---------- RECORDS PROVIDED

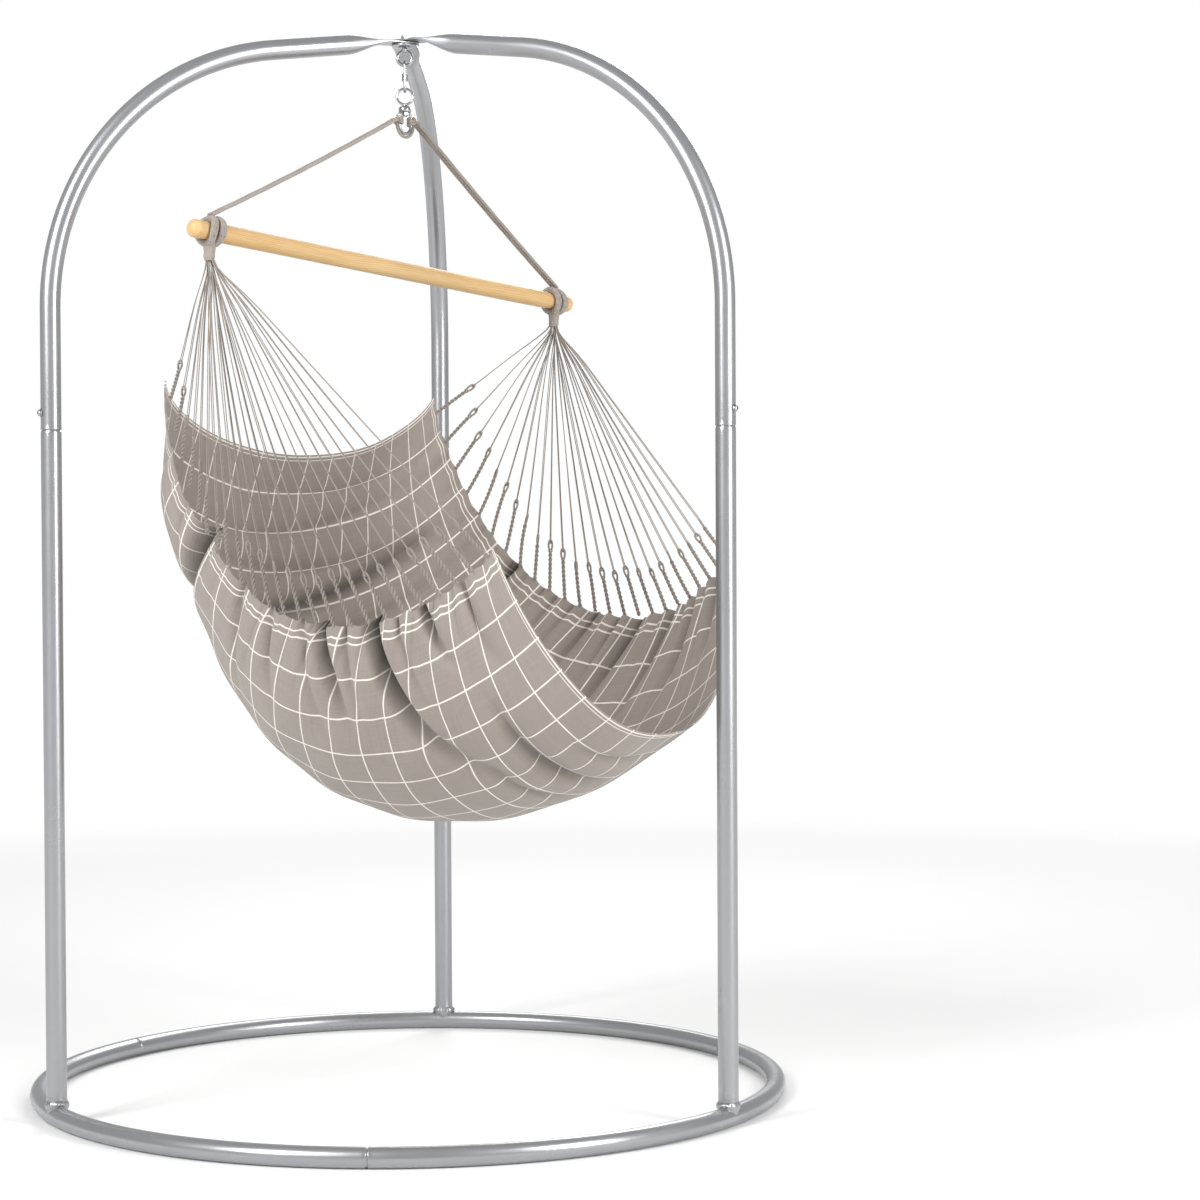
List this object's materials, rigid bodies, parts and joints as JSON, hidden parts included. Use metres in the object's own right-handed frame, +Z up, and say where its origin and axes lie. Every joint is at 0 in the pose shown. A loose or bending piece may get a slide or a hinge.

--------------------
---------- RECORDS PROVIDED

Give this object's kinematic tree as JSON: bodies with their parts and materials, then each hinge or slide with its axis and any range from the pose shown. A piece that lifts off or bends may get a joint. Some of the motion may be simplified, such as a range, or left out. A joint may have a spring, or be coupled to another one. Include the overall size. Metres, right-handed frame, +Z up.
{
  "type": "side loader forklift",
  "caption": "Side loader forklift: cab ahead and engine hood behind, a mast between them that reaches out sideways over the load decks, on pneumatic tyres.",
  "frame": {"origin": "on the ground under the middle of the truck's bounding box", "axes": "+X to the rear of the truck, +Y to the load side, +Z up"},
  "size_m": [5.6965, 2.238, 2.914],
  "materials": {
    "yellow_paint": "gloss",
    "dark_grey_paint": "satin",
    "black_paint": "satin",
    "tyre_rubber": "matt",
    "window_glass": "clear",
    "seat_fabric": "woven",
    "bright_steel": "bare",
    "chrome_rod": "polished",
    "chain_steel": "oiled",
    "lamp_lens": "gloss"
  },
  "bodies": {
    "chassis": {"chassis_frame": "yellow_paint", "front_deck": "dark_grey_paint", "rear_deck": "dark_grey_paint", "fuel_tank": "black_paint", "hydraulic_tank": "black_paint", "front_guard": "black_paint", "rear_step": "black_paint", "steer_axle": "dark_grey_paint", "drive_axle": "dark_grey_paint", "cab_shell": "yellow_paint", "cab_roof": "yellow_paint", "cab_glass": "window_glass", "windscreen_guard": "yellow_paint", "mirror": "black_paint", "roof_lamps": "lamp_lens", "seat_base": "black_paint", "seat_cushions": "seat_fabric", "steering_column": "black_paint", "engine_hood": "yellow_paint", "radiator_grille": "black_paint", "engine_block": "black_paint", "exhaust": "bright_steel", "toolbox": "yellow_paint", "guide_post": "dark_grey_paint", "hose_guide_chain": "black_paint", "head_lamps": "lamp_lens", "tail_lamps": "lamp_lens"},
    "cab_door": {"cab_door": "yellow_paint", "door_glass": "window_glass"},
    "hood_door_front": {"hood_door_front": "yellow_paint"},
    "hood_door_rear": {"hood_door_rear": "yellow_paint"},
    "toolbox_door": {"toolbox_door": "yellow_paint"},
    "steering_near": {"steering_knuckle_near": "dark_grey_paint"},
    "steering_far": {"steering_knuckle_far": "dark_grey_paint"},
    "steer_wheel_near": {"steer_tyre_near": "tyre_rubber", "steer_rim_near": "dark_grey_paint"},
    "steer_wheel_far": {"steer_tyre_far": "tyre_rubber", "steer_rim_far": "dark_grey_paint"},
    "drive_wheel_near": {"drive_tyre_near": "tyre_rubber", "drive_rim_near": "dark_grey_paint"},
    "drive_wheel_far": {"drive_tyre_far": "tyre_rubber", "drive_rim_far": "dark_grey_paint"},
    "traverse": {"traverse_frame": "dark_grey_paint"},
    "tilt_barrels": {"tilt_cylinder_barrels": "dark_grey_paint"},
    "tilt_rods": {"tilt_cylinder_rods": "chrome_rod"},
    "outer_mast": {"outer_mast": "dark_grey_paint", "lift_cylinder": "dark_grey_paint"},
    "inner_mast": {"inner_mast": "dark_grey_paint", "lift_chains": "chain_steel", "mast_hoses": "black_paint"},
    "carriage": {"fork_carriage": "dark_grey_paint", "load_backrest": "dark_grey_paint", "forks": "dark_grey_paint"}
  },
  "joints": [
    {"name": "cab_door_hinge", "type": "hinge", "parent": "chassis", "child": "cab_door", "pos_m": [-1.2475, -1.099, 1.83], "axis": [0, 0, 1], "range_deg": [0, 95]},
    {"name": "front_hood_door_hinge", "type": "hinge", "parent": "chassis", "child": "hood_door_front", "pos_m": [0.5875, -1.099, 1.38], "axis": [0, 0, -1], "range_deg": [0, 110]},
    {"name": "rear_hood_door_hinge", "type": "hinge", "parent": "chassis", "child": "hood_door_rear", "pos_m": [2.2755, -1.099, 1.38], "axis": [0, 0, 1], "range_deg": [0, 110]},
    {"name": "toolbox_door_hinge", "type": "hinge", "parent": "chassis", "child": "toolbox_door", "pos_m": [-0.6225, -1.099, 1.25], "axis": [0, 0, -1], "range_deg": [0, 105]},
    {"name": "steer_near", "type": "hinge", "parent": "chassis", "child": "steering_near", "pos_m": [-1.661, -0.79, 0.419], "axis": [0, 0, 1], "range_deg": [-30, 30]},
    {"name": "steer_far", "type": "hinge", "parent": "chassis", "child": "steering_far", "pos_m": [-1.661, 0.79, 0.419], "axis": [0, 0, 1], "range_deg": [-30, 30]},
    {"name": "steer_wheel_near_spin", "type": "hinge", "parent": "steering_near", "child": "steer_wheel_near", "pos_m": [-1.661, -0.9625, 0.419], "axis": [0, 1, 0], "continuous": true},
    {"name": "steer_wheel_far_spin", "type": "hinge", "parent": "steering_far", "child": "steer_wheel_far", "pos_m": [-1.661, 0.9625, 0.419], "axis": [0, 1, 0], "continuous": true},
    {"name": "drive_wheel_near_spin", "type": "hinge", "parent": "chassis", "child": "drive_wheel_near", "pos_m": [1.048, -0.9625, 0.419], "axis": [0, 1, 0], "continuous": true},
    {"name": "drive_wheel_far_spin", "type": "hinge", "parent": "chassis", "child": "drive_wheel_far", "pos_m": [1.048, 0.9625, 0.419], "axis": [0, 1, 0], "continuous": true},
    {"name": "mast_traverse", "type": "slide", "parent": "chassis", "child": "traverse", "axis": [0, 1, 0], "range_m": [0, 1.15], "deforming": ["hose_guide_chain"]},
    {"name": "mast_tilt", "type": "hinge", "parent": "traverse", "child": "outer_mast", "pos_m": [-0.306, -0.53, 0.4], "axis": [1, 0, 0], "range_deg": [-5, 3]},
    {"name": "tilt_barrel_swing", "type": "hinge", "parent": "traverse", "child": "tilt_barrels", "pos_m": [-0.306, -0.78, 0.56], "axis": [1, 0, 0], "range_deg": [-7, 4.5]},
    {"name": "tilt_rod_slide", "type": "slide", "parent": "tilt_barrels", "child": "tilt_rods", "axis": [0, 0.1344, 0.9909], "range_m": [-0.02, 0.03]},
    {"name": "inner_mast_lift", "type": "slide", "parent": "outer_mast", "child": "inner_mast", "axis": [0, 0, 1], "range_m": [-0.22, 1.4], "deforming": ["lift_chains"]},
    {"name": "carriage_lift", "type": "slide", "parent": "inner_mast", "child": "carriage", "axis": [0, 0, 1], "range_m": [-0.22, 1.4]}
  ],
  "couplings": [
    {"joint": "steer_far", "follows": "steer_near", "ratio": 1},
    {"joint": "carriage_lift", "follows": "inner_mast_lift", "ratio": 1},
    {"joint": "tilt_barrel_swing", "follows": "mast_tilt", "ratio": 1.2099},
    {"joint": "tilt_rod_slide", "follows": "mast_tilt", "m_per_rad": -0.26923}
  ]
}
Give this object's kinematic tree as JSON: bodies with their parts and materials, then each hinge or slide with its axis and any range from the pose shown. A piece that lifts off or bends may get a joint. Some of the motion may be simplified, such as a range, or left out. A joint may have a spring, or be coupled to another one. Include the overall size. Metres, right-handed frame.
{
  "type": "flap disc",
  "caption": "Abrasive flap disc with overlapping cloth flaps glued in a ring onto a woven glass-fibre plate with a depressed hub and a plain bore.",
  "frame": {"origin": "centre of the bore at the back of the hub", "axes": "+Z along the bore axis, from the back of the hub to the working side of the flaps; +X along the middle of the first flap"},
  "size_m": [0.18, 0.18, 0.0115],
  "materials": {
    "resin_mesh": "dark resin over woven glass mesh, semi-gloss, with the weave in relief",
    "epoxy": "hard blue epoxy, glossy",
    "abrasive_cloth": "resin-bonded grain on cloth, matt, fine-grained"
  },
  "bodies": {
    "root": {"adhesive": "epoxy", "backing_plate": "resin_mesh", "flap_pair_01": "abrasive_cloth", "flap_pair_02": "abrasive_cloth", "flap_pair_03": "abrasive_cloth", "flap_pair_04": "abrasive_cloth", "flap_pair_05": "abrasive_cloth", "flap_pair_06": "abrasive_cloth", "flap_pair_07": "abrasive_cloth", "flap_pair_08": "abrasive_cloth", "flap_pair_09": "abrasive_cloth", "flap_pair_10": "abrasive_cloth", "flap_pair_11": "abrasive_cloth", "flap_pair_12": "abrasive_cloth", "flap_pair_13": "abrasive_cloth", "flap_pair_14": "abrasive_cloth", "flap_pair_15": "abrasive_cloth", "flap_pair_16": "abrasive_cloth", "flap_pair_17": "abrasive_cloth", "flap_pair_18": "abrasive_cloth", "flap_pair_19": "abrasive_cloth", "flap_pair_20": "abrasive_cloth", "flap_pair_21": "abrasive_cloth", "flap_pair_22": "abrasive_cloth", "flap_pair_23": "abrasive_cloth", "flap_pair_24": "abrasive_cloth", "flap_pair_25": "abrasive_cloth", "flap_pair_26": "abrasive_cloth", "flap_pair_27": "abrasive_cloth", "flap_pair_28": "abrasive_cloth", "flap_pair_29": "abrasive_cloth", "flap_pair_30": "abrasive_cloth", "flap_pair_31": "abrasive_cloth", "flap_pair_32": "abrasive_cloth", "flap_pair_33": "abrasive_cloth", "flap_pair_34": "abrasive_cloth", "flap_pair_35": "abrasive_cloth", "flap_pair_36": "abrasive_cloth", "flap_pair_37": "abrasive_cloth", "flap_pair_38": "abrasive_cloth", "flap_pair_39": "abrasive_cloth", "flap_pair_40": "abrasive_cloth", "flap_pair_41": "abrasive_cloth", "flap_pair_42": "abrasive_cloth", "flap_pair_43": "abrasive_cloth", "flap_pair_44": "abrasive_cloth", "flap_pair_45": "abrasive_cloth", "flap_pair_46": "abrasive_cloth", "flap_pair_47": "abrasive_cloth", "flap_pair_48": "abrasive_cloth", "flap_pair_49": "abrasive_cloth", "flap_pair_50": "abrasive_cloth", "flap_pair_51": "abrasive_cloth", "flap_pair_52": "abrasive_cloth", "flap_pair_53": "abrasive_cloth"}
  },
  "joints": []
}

--------------------
---------- RECORDS PROVIDED

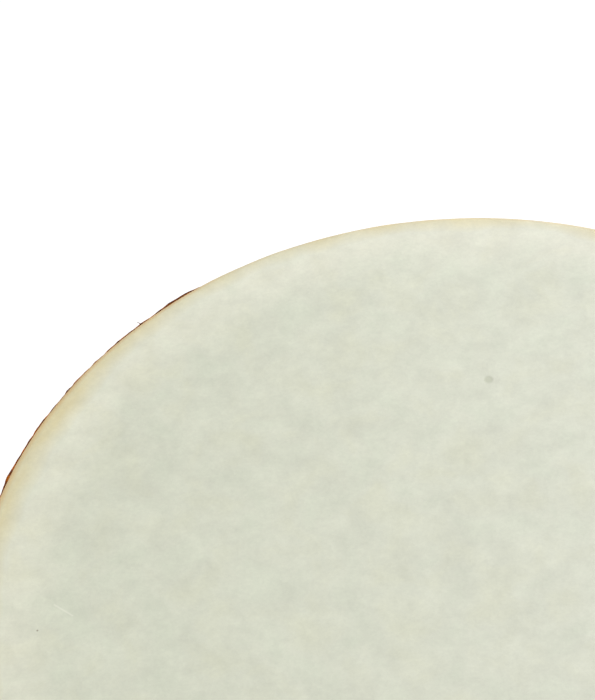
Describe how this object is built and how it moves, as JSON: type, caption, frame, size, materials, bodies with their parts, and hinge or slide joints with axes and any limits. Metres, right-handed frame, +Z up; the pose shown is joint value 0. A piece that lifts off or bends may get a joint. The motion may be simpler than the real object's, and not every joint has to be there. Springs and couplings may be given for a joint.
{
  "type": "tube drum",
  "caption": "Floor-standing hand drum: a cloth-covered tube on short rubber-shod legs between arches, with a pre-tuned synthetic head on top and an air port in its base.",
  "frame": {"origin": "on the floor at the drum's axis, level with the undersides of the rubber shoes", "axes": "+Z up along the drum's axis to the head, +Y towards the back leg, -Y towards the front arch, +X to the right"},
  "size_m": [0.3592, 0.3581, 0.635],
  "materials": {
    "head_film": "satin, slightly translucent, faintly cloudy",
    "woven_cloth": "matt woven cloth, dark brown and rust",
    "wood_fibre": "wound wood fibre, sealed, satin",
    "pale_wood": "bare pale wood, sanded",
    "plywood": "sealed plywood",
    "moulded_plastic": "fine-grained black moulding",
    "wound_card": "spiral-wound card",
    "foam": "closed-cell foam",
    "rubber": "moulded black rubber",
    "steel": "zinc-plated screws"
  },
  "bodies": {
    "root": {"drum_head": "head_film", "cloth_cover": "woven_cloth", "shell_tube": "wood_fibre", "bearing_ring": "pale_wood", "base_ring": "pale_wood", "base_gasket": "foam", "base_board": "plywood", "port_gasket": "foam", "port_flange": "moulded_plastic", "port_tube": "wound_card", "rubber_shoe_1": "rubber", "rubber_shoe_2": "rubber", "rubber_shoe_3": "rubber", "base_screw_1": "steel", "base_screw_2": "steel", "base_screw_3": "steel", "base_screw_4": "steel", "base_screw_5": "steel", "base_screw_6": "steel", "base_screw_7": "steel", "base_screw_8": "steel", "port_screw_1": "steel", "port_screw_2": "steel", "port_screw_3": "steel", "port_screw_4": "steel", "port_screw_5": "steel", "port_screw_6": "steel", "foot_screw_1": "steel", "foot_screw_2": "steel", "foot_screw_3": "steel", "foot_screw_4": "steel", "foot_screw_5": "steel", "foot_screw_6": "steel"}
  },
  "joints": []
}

--------------------

• [STATED PROBLEM] Reproduce each line from the records that contains the word "joints".

• [ANSWER TO THIS EXERCISE]
List this object's materials, rigid bodies, parts and joints as JSON, hidden parts included. Use metres in the object's own right-handed frame, +Z up, and say where its origin and axes lie. Every joint is at 0 in the pose shown. A loose or bending piece may get a slide or a hinge.
  "joints": [
  "joints": []
Describe how this object is built and how it moves, as JSON: type, caption, frame, size, materials, bodies with their parts, and hinge or slide joints with axes and any limits. Metres, right-handed frame, +Z up; the pose shown is joint value 0. A piece that lifts off or bends may get a joint. The motion may be simpler than the real object's, and not every joint has to be there. Springs and couplings may be given for a joint.
  "joints": []